■ Dataset extract ■
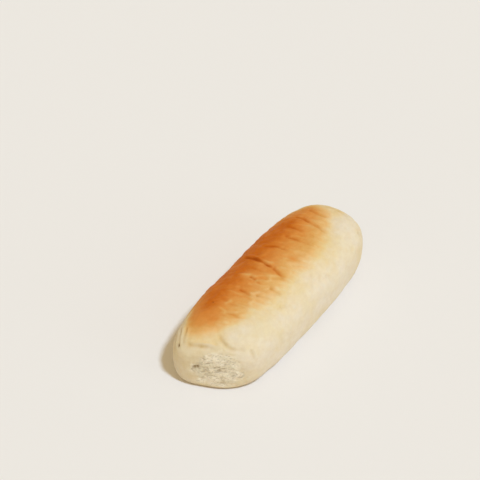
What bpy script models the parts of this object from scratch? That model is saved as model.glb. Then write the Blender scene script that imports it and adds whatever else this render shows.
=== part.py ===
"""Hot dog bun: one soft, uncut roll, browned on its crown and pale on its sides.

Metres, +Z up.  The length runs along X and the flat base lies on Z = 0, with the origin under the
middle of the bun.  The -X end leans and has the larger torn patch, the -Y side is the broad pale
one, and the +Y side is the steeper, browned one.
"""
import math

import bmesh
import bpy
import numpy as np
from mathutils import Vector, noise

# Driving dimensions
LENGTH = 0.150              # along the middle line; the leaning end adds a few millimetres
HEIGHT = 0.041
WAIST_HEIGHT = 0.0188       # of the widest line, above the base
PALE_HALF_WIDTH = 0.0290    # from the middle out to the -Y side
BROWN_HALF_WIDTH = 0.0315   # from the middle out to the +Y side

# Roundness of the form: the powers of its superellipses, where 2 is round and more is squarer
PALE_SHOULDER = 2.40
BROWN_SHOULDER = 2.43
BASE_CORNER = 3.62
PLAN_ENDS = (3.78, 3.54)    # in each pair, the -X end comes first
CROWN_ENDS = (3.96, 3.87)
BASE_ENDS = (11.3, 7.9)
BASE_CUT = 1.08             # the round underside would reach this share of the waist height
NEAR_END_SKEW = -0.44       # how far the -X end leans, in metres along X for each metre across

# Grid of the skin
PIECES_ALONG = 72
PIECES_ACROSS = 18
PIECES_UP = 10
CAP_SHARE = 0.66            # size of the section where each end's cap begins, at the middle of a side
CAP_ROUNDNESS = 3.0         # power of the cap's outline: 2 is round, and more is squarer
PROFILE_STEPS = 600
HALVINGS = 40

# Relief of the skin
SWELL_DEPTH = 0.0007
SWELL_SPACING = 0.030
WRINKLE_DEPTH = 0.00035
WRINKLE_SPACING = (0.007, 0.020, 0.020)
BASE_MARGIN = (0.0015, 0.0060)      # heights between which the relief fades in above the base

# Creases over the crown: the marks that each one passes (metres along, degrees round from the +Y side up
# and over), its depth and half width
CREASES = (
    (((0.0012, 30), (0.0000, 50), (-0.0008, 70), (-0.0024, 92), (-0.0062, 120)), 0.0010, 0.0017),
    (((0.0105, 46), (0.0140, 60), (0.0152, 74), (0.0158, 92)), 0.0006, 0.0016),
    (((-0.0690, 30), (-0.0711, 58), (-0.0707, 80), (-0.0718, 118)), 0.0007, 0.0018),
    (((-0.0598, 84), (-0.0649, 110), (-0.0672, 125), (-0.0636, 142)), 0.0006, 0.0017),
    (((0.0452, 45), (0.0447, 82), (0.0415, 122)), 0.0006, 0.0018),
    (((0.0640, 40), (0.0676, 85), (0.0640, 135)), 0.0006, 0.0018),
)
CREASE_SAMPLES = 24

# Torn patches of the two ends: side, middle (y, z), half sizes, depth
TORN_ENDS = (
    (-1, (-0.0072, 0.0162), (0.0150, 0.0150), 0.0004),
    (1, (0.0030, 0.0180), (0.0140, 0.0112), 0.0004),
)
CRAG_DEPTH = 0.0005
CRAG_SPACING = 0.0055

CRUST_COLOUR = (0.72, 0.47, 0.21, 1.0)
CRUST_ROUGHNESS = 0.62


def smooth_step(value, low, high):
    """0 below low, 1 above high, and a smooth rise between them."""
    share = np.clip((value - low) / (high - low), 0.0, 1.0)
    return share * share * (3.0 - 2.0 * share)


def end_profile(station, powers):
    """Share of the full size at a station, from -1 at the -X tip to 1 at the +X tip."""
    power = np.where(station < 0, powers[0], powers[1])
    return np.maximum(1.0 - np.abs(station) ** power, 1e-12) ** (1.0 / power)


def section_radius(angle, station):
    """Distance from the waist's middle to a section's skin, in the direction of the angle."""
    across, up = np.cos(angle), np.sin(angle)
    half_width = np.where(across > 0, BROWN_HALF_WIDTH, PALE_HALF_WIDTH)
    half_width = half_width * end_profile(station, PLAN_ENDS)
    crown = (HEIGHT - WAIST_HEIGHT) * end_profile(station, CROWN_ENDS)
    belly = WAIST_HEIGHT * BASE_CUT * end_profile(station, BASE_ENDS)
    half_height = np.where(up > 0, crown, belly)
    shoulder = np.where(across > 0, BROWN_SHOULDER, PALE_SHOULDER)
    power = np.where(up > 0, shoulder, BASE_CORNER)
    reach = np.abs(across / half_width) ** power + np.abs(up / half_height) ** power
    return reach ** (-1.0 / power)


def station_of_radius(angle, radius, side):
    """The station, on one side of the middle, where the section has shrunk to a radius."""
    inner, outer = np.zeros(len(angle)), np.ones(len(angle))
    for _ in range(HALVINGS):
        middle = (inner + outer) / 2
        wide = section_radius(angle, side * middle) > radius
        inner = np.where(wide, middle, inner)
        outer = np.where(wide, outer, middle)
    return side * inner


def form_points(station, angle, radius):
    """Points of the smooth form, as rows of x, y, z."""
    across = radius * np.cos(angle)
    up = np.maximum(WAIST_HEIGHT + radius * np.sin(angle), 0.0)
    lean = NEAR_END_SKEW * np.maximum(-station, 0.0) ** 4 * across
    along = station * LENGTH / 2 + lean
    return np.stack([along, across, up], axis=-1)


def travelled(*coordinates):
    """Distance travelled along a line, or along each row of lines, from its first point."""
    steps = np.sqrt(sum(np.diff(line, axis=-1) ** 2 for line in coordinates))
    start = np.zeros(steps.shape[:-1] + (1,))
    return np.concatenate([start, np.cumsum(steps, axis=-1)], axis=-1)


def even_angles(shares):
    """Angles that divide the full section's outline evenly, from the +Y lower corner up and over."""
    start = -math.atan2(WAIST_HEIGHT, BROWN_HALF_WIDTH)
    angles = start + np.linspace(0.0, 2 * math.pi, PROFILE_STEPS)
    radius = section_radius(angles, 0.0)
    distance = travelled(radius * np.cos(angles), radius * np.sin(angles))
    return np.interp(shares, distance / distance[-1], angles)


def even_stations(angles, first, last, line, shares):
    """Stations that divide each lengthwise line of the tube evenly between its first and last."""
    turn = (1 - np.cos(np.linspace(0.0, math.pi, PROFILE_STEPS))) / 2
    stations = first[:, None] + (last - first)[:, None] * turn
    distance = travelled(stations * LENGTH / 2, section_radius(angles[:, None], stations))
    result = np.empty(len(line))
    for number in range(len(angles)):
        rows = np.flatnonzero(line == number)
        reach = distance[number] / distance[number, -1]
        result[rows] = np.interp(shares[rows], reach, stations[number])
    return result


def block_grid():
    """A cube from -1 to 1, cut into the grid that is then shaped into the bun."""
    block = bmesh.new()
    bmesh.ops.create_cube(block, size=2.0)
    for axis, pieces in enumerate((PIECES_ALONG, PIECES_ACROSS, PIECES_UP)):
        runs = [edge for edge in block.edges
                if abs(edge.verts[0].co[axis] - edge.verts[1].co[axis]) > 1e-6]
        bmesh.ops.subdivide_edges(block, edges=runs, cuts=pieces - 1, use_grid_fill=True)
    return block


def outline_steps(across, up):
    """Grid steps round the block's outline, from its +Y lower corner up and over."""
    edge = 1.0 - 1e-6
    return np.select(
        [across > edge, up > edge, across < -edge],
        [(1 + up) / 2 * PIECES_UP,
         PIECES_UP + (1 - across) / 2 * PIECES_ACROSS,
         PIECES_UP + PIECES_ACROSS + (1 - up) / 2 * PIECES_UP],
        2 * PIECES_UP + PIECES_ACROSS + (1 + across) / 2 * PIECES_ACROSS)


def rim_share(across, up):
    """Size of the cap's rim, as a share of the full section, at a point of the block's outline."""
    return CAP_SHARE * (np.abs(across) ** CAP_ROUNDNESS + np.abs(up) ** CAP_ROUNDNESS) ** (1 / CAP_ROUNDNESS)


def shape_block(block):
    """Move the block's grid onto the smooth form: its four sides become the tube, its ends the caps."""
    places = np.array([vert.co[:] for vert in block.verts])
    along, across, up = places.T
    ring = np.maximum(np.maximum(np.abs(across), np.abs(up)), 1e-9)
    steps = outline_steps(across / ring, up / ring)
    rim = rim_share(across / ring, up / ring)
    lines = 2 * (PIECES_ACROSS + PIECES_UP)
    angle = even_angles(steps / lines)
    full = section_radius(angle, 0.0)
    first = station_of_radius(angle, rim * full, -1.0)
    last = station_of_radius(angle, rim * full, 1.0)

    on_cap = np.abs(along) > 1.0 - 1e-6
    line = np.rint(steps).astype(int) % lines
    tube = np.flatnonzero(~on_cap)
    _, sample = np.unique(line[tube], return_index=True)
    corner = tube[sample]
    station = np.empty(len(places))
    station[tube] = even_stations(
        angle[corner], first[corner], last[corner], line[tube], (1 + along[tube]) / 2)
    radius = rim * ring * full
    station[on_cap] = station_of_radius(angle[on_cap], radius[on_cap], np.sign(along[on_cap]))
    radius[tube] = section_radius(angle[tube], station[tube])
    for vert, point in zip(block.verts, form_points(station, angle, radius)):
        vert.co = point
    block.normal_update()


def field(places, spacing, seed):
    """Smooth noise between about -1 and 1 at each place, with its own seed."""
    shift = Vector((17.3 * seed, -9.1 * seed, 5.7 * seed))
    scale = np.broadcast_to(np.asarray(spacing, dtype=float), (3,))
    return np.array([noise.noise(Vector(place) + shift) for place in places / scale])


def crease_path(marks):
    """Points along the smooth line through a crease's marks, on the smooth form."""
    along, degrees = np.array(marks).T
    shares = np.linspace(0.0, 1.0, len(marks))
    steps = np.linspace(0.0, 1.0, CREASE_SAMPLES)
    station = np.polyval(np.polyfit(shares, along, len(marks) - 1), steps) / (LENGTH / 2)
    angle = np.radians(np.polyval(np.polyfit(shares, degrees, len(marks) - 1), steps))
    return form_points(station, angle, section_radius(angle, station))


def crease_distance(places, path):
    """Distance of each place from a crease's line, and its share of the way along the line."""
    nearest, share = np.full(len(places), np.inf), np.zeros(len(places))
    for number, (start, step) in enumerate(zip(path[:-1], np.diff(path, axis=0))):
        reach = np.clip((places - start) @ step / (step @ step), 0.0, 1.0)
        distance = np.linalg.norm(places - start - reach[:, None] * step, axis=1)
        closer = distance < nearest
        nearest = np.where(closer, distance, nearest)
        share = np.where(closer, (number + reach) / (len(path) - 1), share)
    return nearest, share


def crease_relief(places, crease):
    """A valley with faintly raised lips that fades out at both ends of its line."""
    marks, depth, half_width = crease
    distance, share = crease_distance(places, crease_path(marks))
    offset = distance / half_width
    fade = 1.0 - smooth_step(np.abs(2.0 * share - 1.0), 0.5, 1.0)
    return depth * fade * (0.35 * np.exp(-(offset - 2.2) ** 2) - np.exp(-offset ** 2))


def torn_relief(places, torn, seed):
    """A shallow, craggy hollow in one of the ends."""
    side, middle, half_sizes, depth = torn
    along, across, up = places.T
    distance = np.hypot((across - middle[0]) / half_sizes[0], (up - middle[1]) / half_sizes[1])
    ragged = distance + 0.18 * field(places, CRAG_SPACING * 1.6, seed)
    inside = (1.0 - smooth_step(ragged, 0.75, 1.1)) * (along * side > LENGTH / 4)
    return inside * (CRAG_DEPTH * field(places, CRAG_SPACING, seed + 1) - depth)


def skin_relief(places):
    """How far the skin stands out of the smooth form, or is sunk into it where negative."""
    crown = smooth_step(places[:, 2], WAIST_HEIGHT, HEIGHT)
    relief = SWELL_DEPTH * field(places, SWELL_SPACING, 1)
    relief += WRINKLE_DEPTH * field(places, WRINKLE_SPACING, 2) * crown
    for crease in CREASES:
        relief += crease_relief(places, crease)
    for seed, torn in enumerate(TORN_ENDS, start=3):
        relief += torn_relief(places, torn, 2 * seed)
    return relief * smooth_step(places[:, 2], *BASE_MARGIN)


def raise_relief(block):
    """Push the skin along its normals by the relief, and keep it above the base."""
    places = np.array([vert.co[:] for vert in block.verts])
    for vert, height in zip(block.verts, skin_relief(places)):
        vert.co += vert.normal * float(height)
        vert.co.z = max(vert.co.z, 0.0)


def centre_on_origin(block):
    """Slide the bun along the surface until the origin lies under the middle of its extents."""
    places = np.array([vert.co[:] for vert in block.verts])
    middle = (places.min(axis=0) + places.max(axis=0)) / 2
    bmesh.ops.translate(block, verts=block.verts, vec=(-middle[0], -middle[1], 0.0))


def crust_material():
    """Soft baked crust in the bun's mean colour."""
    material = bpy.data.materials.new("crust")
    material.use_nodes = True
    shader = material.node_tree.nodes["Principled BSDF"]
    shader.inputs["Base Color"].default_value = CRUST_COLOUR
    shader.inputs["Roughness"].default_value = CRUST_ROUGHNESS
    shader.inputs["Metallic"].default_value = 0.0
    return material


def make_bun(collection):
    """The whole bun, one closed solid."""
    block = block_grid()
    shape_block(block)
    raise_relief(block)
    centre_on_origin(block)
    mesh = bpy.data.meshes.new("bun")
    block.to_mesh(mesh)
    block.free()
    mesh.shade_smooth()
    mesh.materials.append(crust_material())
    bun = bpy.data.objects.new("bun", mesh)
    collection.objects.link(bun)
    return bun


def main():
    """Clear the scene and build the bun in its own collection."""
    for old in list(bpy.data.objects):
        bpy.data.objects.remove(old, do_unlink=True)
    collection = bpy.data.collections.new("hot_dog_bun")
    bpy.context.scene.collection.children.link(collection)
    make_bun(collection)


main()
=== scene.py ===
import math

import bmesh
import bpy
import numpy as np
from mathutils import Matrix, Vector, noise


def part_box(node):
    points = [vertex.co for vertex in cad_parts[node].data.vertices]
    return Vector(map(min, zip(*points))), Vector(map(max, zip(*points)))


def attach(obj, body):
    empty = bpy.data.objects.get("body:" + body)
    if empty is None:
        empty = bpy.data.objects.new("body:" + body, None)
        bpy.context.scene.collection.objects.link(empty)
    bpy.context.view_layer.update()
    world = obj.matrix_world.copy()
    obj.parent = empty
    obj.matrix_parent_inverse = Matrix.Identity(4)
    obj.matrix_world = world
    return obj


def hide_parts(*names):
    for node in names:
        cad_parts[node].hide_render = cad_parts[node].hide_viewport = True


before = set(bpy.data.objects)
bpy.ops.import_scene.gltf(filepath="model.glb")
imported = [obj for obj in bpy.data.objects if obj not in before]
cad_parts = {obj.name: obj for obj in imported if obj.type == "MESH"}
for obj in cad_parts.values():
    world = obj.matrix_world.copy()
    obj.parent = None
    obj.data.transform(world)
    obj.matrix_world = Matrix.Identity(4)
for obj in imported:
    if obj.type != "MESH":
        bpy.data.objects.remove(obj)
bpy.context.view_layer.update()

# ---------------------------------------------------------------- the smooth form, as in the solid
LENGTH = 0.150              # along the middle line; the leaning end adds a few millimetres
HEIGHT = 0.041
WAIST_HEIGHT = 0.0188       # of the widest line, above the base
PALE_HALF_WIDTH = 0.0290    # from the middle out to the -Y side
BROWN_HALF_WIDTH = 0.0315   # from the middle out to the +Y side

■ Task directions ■
From the line with "block.to_mesh(mesh)" through the line with "if empty is", set down every line exactly and nothing besides.

■ Task answer ■
    block.to_mesh(mesh)
    block.free()
    mesh.shade_smooth()
    mesh.materials.append(crust_material())
    bun = bpy.data.objects.new("bun", mesh)
    collection.objects.link(bun)
    return bun


def main():
    """Clear the scene and build the bun in its own collection."""
    for old in list(bpy.data.objects):
        bpy.data.objects.remove(old, do_unlink=True)
    collection = bpy.data.collections.new("hot_dog_bun")
    bpy.context.scene.collection.children.link(collection)
    make_bun(collection)


main()
=== scene.py ===
import math

import bmesh
import bpy
import numpy as np
from mathutils import Matrix, Vector, noise


def part_box(node):
    points = [vertex.co for vertex in cad_parts[node].data.vertices]
    return Vector(map(min, zip(*points))), Vector(map(max, zip(*points)))


def attach(obj, body):
    empty = bpy.data.objects.get("body:" + body)
    if empty is None:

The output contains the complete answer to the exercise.